Exactly the lines between the line containing "bowl.data.materials.clear()" and the line containing "before = set(bpy.data.objects)", together with those two lines, are to be output.
***
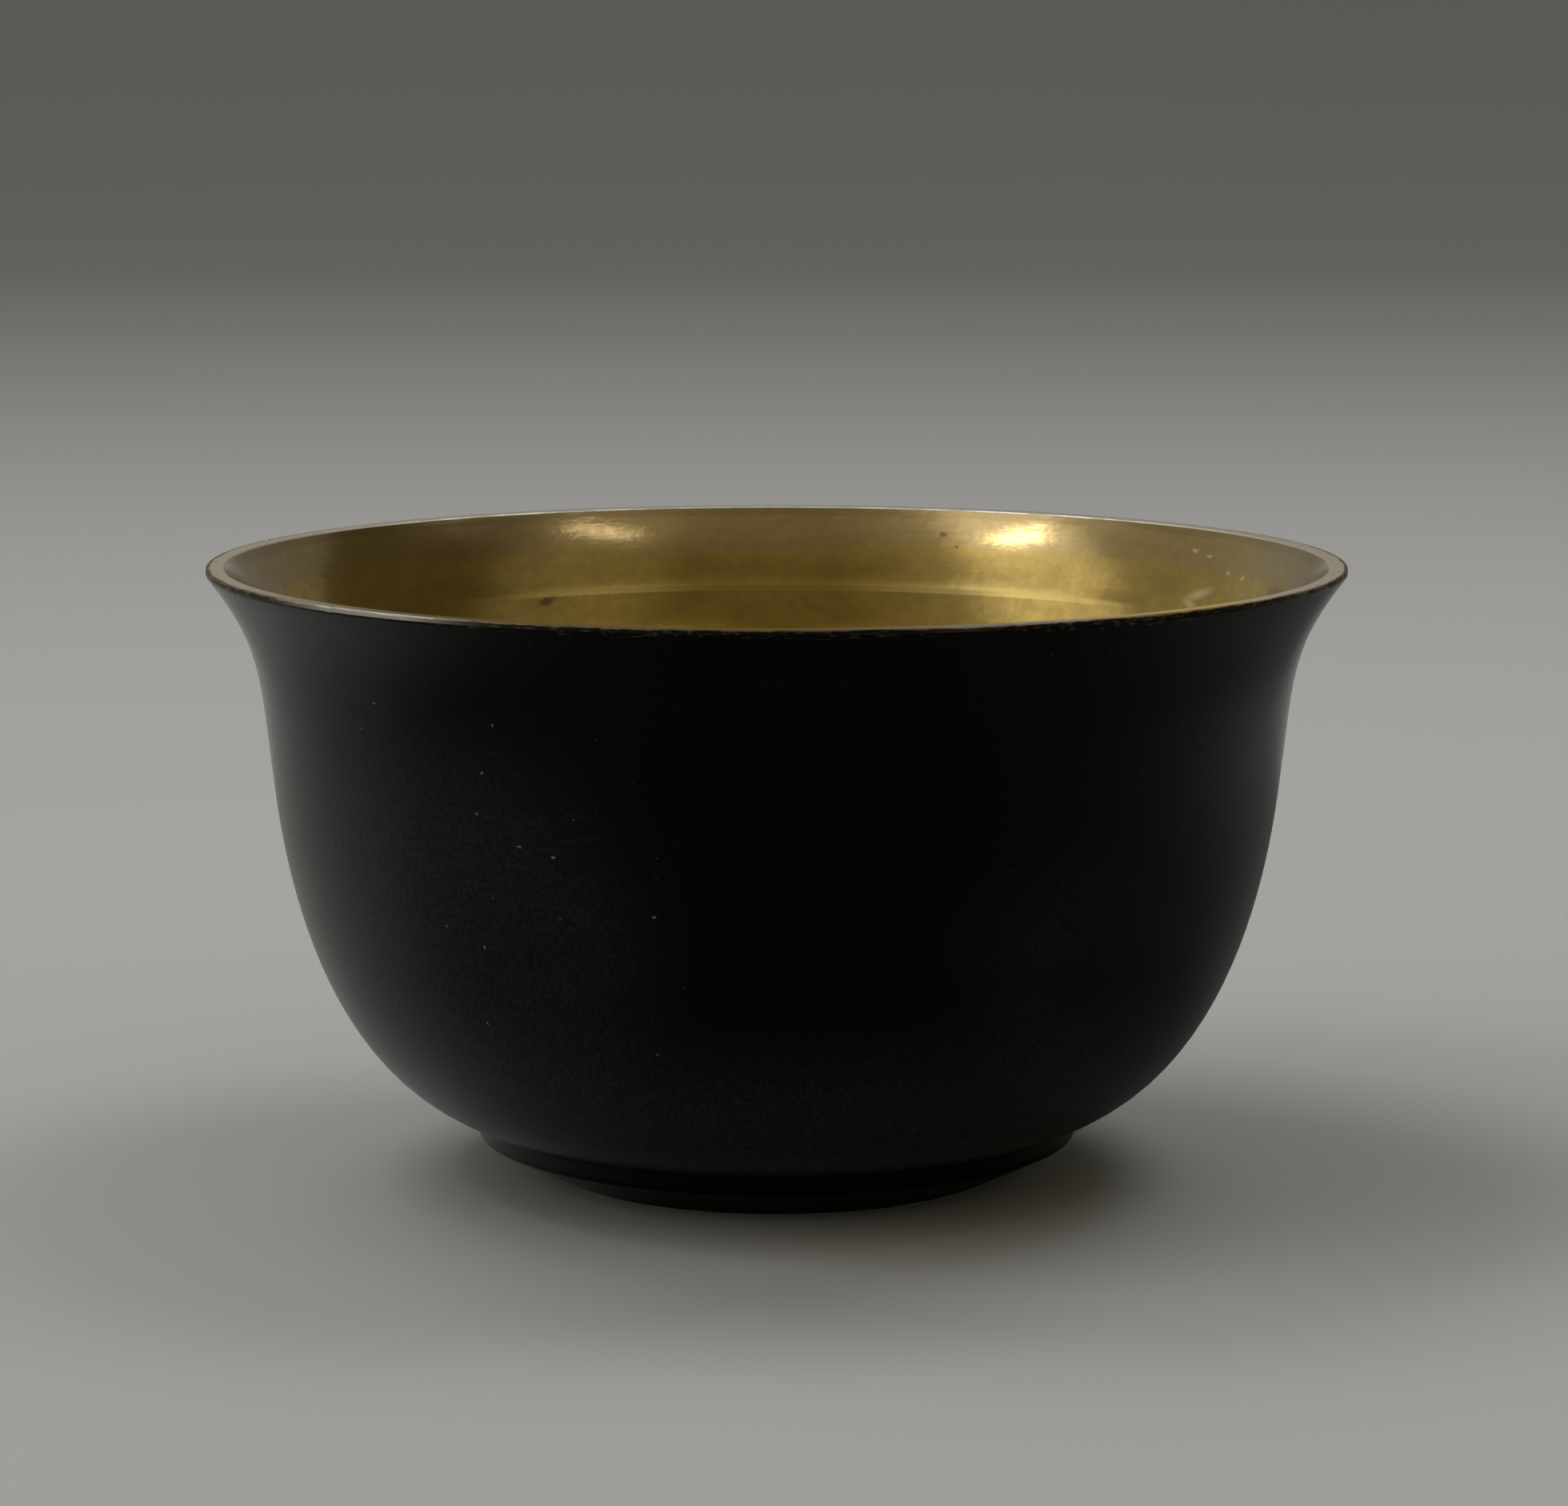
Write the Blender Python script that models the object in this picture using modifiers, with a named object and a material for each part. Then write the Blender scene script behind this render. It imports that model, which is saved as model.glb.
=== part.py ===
# Footed metal bowl with a flared lip, turned in one piece: blackened outside, bare brass inside.
# Metres, +Z up, origin at the middle of the plane that the bowl stands on.
from math import atan2, cos, pi, radians, sin, tan

import bpy
import numpy as np
from mathutils import Vector

# Overall sizes
MOUTH_DIAMETER = 0.1450     # outer edge of the lip
HEIGHT = 0.0785             # standing plane to the flat top of the lip

# Lip
LIP_EDGE = 0.0008           # upright outer edge below the flat top
LIP_ROUND = 0.00025         # both corners of the flat top
FLARE_ANGLE = radians(52)   # underside of the lip, above the horizontal

# Waist, the steepest part of the outside, where the flare has died out
WAIST_INSET = 0.0081        # how far it draws in from the lip's edge
WAIST_DEPTH = 0.0265        # below the top of the lip
WAIST_ANGLE = radians(83)

# Walls
WALL_AT_LIP = 0.00225
WALL = 0.0025               # below the turned step
STEP_DEPTH = 0.0113         # from the lip down to the step inside
STEP_RAMP = 0.0018          # height over which the wall thins above the step
STEP_EASE = 1.4             # over 1: steepest at the step, then dying out upwards
FLOOR = 0.0030              # metal in the middle of the bottom

# Foot
FOOT_DIAMETER = 0.0772
FOOT_HEIGHT = 0.0070        # standing plane to the body's underside
FOOT_WALL = 0.0023          # the upright part of the foot
FOOT_ROUND = 0.0008
BASE_ANGLE = radians(17)    # the body where it meets the foot, above the horizontal
SHOULDER_REACH = 0.0096     # foot wall in to the ring that the bowl stands on
RING_WIDTH = 0.0030
RING_ROUND = 0.0008
RECESS_DEPTH = 0.0035       # hollow inside the ring
RECESS_DRAFT = 0.0012       # lean of the hollow's side
RECESS_ROUND = 0.0012

# Fullness of the curves: a Bezier handle as a share of the straight line between the curve's ends
FLARE_PULL_AT_LIP = 0.417
FLARE_PULL_AT_WAIST = 0.471
BELLY_PULL_AT_WAIST = 0.099
BELLY_PULL_AT_FOOT = 0.451
FLOOR_PULL_AT_SIDE = 0.30
FLOOR_PULL_AT_MIDDLE = 0.45

# Facets
TURN_STEPS = 64
LIP_STEPS = 3               # inside, from the lip to the head of the step
RAMP_STEPS = 2
FLARE_STEPS = 6
BELLY_STEPS = 12
FLOOR_STEPS = 4
CORNER_STEPS = 2
CURVE_SAMPLES = 200
MERGE_DISTANCE = 0.00001
SHARP_ANGLE = radians(30)

# Looks
BLACKENED = {"colour": (0.014, 0.014, 0.013, 1.0), "roughness": 0.36, "metallic": 0.75}
BARE_BRASS = {"colour": (0.46, 0.33, 0.12, 1.0), "roughness": 0.30, "metallic": 1.0}


def clear_scene():
    """Takes every object out of the open scene."""
    for thing in list(bpy.data.objects):
        bpy.data.objects.remove(thing, do_unlink=True)


def metal(name, look):
    """One Principled BSDF material."""
    material = bpy.data.materials.new(name)
    material.use_nodes = True
    shader = material.node_tree.nodes["Principled BSDF"]
    shader.inputs["Base Color"].default_value = look["colour"]
    shader.inputs["Roughness"].default_value = look["roughness"]
    shader.inputs["Metallic"].default_value = look["metallic"]
    material.diffuse_color = look["colour"]
    return material


class Curve:
    """A Bezier curve in the profile plane, from its ends, their slopes downwards and in, and two pulls."""

    def __init__(self, start, start_angle, start_pull, end, end_angle, end_pull):
        chord = (Vector(end) - Vector(start)).length
        start_way = Vector((-cos(start_angle), -sin(start_angle)))
        end_way = Vector((-cos(end_angle), -sin(end_angle)))
        self.a = Vector(start)
        self.b = self.a + start_way * start_pull * chord
        self.d = Vector(end)
        self.c = self.d - end_way * end_pull * chord

    def point(self, t):
        s = 1.0 - t
        return s**3 * self.a + 3 * s * s * t * self.b + 3 * s * t * t * self.c + t**3 * self.d

    def inward(self, t):
        """Unit vector square to the curve, into the bowl."""
        s = 1.0 - t
        way = s * s * (self.b - self.a) + 2 * s * t * (self.c - self.b) + t * t * (self.d - self.c)
        way.normalize()
        return Vector((way.y, -way.x))

    def at_height(self, height):
        """The t at which a curve that always runs down passes a height."""
        samples = [1.0 - number / CURVE_SAMPLES for number in range(CURVE_SAMPLES + 1)]
        heights = [self.point(t).y for t in samples]
        return float(np.interp(height, heights, samples))


def rounded(corners):
    """Turns (radius from axis, height, rounding) corners into points, with an arc at each rounding."""
    points = []
    for number, (r, z, rounding) in enumerate(corners):
        corner = Vector((r, z))
        if rounding == 0.0:
            points.append(corner)
            continue
        back = (Vector(corners[number - 1][:2]) - corner).normalized()
        ahead = (Vector(corners[number + 1][:2]) - corner).normalized()
        half = back.angle(ahead) / 2
        centre = corner + (back + ahead).normalized() * rounding / sin(half)
        first = corner + back * rounding / tan(half) - centre
        last = corner + ahead * rounding / tan(half) - centre
        turn = atan2(first.cross(last), first.dot(last))
        for step in range(CORNER_STEPS + 1):
            angle = turn * step / CORNER_STEPS
            spoke = Vector((first.x * cos(angle) - first.y * sin(angle),
                            first.x * sin(angle) + first.y * cos(angle)))
            points.append(centre + spoke)
    return points


def outer_curves():
    """The flare from the lip to the waist, and the belly from the waist to the foot."""
    lip = (MOUTH_DIAMETER / 2, HEIGHT - LIP_EDGE)
    waist = (MOUTH_DIAMETER / 2 - WAIST_INSET, HEIGHT - WAIST_DEPTH)
    base = (FOOT_DIAMETER / 2, FOOT_HEIGHT)
    flare = Curve(lip, FLARE_ANGLE, FLARE_PULL_AT_LIP, waist, WAIST_ANGLE, FLARE_PULL_AT_WAIST)
    belly = Curve(waist, WAIST_ANGLE, BELLY_PULL_AT_WAIST, base, BASE_ANGLE, BELLY_PULL_AT_FOOT)
    return flare, belly


def wall_at(height):
    """Thickness of the wall behind a point of the outside."""
    below_head = 1.0 - (height - (HEIGHT - STEP_DEPTH)) / STEP_RAMP
    share = min(max(below_head, 0.0), 1.0)
    return WALL_AT_LIP + (WALL - WALL_AT_LIP) * share**STEP_EASE


def inner_point(curve, t):
    """The inside of the wall behind a point of an outer curve."""
    outside = curve.point(t)
    return outside + curve.inward(t) * wall_at(outside.y)


def inner_wall(flare, belly):
    """The inside from the bottom's edge up to just under the lip, past the step where the wall thins."""
    step = HEIGHT - STEP_DEPTH
    ramp = [flare.at_height(step + STEP_RAMP * number / RAMP_STEPS) for number in range(RAMP_STEPS + 1)]
    foot, head = ramp[0], ramp[-1]
    below = FLARE_STEPS - LIP_STEPS
    points = [inner_point(belly, number / BELLY_STEPS) for number in range(BELLY_STEPS, 0, -1)]
    points += [inner_point(flare, 1.0 + (foot - 1.0) * number / below) for number in range(below)]
    points += [inner_point(flare, t) for t in ramp]
    points += [inner_point(flare, head * number / LIP_STEPS) for number in range(LIP_STEPS - 1, 0, -1)]
    return points


def lip_corners(flare, below):
    """The flat top of the lip, whose inner edge is where the inside of the flare reaches the top."""
    inside = inner_point(flare, 0.0)
    inner_edge = inside.x + (HEIGHT - inside.y) / tan(FLARE_ANGLE)
    edge = MOUTH_DIAMETER / 2
    top = [(below.x, below.y, 0.0), (inner_edge, HEIGHT, LIP_ROUND), (edge, HEIGHT, LIP_ROUND),
           (edge, HEIGHT - LIP_EDGE, 0.0)]
    return rounded(top)[1:]


def foot_corners():
    """The foot's upright wall, its sloping shoulder, the ring that the bowl stands on, and the hollow."""
    foot = FOOT_DIAMETER / 2
    ring_outer = foot - SHOULDER_REACH
    ring_inner = ring_outer - RING_WIDTH
    return rounded([
        (foot, FOOT_HEIGHT, 0.0),
        (foot, FOOT_HEIGHT - FOOT_WALL, FOOT_ROUND),
        (ring_outer, 0.0, RING_ROUND),
        (ring_inner, 0.0, 0.0),
        (ring_inner - RECESS_DRAFT, RECESS_DEPTH, RECESS_ROUND),
        (0.0, RECESS_DEPTH, 0.0),
    ])


def floor_curve(side):
    """The inside of the bottom, from the middle to where the wall begins."""
    middle = (0.0, RECESS_DEPTH + FLOOR)
    floor = Curve(side, BASE_ANGLE, FLOOR_PULL_AT_SIDE, middle, 0.0, FLOOR_PULL_AT_MIDDLE)
    return [floor.point(1.0 - number / FLOOR_STEPS) for number in range(FLOOR_STEPS)]


def bowl_profile():
    """Half of the section, from the middle of the inside, over the lip, to the middle of the underside."""
    flare, belly = outer_curves()
    inside = inner_wall(flare, belly)
    points = floor_curve(inside[0]) + inside
    points += lip_corners(flare, inside[-1])
    points += [flare.point(number / FLARE_STEPS) for number in range(1, FLARE_STEPS + 1)]
    points += [belly.point(number / BELLY_STEPS) for number in range(1, BELLY_STEPS)]
    points += foot_corners()
    return points


def turned(name, profile, collection):
    """A closed solid: the profile turned about Z by a Screw modifier, which is then applied."""
    sketch = bpy.data.meshes.new(name + "_profile")
    verts = [(point.x, 0.0, point.y) for point in profile]
    edges = [(number, number + 1) for number in range(len(verts) - 1)]
    sketch.from_pydata(verts, edges, [])
    lathe = bpy.data.objects.new(name + "_profile", sketch)
    collection.objects.link(lathe)
    screw = lathe.modifiers.new("turn", "SCREW")
    screw.axis = "Z"
    screw.angle = 2 * pi
    screw.steps = TURN_STEPS
    screw.render_steps = TURN_STEPS
    screw.use_merge_vertices = True
    screw.merge_threshold = MERGE_DISTANCE
    view = bpy.context.evaluated_depsgraph_get()
    mesh = bpy.data.meshes.new_from_object(lathe.evaluated_get(view))
    bpy.data.objects.remove(lathe, do_unlink=True)
    solid = bpy.data.objects.new(name, mesh)
    collection.objects.link(solid)
    return solid


def colour_by_side(bowl, outside, inside):
    """Every face that looks up, the inside and the top of the lip, is bare brass."""
    bowl.data.materials.clear()
    bowl.data.materials.append(outside)
    bowl.data.materials.append(inside)
    for face in bowl.data.polygons:
        face.material_index = 1 if face.normal.z > 0.0 else 0


def build():
    clear_scene()
    collection = bpy.data.collections.new("footed_bowl")
    bpy.context.scene.collection.children.link(collection)
    bowl = turned("bowl", bowl_profile(), collection)
    colour_by_side(bowl, metal("blackened_outside", BLACKENED), metal("bare_brass_inside", BARE_BRASS))
    bowl.data.shade_smooth()
    bowl.data.set_sharp_from_angle(angle=SHARP_ANGLE)


build()
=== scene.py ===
# %% [markdown]
# # A footed metal bowl
# The real bowl is cast in brass and turned on a lathe in one piece: a flared lip with a flat top, a full belly and a
# low foot. It is black outside and bare metal inside, and years of use have dulled and marked both. Its solid is
# already built and measured, so this lesson starts by loading that solid and keeps to its sizes. What is made here
# is the fine surface and its finishes.

# %% Load the measured solid
from math import atan2, cos, exp, pi, radians, sin, tan

import bpy
import numpy as np
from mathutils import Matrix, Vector


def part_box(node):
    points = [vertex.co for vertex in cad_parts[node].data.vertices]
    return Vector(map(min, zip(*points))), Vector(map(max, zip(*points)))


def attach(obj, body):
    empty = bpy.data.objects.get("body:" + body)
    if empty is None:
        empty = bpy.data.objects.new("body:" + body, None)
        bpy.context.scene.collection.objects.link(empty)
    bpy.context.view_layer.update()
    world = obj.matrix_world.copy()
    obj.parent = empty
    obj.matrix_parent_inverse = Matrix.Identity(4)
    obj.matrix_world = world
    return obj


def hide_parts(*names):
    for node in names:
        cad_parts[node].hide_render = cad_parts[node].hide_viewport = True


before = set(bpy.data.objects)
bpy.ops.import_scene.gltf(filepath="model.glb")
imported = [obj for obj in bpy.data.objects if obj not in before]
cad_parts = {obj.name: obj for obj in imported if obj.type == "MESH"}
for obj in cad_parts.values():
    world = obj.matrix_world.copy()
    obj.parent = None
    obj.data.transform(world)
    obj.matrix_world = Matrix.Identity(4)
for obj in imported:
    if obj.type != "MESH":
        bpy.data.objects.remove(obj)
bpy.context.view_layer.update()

low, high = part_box("bowl")
MOUTH_RADIUS = high.x
HEIGHT = high.z
print(f"bowl: {2000 * MOUTH_RADIUS:.1f} mm across the mouth, {1000 * HEIGHT:.1f} mm high")

# %% [markdown]
# The picture is taken from a little above the lip, so that the eye looks under the flare and over the near edge at
# the far inside wall. A long lens from well back keeps the mouth a flat oval. The two measures that matter are how
# far off the eye is and how far above the lip, both given here in mouth radii, because that is how they were found:
# from how flat the oval is and how much wider its near half looks than its far half.

# %% The camera
EYE_DISTANCE = 8.80 * MOUTH_RADIUS
EYE_ABOVE_LIP = 0.9665 * MOUTH_RADIUS
EYE_ASIDE = 0.0127 * MOUTH_RADIUS
EYE_DOWN = radians(8.46)
FOCAL_LENGTH = 115.29     # mm, on the standard 36 mm sensor

lens = bpy.data.cameras.new("camera")
lens.lens = FOCAL_LENGTH
lens.sensor_width = 36.0
lens.clip_start, lens.clip_end = 0.01, 100.0
camera = bpy.data.objects.new("camera", lens)
camera.location = (EYE_ASIDE, -EYE_DISTANCE, HEIGHT + EYE_ABOVE_LIP)
camera.rotation_euler = (pi / 2 - EYE_DOWN, 0.0, 0.0)
bpy.context.scene.collection.objects.link(camera)
bpy.context.scene.camera = camera
print(f"eye {1000 * EYE_DISTANCE:.0f} mm in front of the axis, {1000 * EYE_ABOVE_LIP:.0f} mm above the lip")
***
**Expected answer**
    bowl.data.materials.clear()
    bowl.data.materials.append(outside)
    bowl.data.materials.append(inside)
    for face in bowl.data.polygons:
        face.material_index = 1 if face.normal.z > 0.0 else 0


def build():
    clear_scene()
    collection = bpy.data.collections.new("footed_bowl")
    bpy.context.scene.collection.children.link(collection)
    bowl = turned("bowl", bowl_profile(), collection)
    colour_by_side(bowl, metal("blackened_outside", BLACKENED), metal("bare_brass_inside", BARE_BRASS))
    bowl.data.shade_smooth()
    bowl.data.set_sharp_from_angle(angle=SHARP_ANGLE)


build()
=== scene.py ===
# %% [markdown]
# # A footed metal bowl
# The real bowl is cast in brass and turned on a lathe in one piece: a flared lip with a flat top, a full belly and a
# low foot. It is black outside and bare metal inside, and years of use have dulled and marked both. Its solid is
# already built and measured, so this lesson starts by loading that solid and keeps to its sizes. What is made here
# is the fine surface and its finishes.

# %% Load the measured solid
from math import atan2, cos, exp, pi, radians, sin, tan

import bpy
import numpy as np
from mathutils import Matrix, Vector


def part_box(node):
    points = [vertex.co for vertex in cad_parts[node].data.vertices]
    return Vector(map(min, zip(*points))), Vector(map(max, zip(*points)))


def attach(obj, body):
    empty = bpy.data.objects.get("body:" + body)
    if empty is None:
        empty = bpy.data.objects.new("body:" + body, None)
        bpy.context.scene.collection.objects.link(empty)
    bpy.context.view_layer.update()
    world = obj.matrix_world.copy()
    obj.parent = empty
    obj.matrix_parent_inverse = Matrix.Identity(4)
    obj.matrix_world = world
    return obj


def hide_parts(*names):
    for node in names:
        cad_parts[node].hide_render = cad_parts[node].hide_viewport = True


before = set(bpy.data.objects)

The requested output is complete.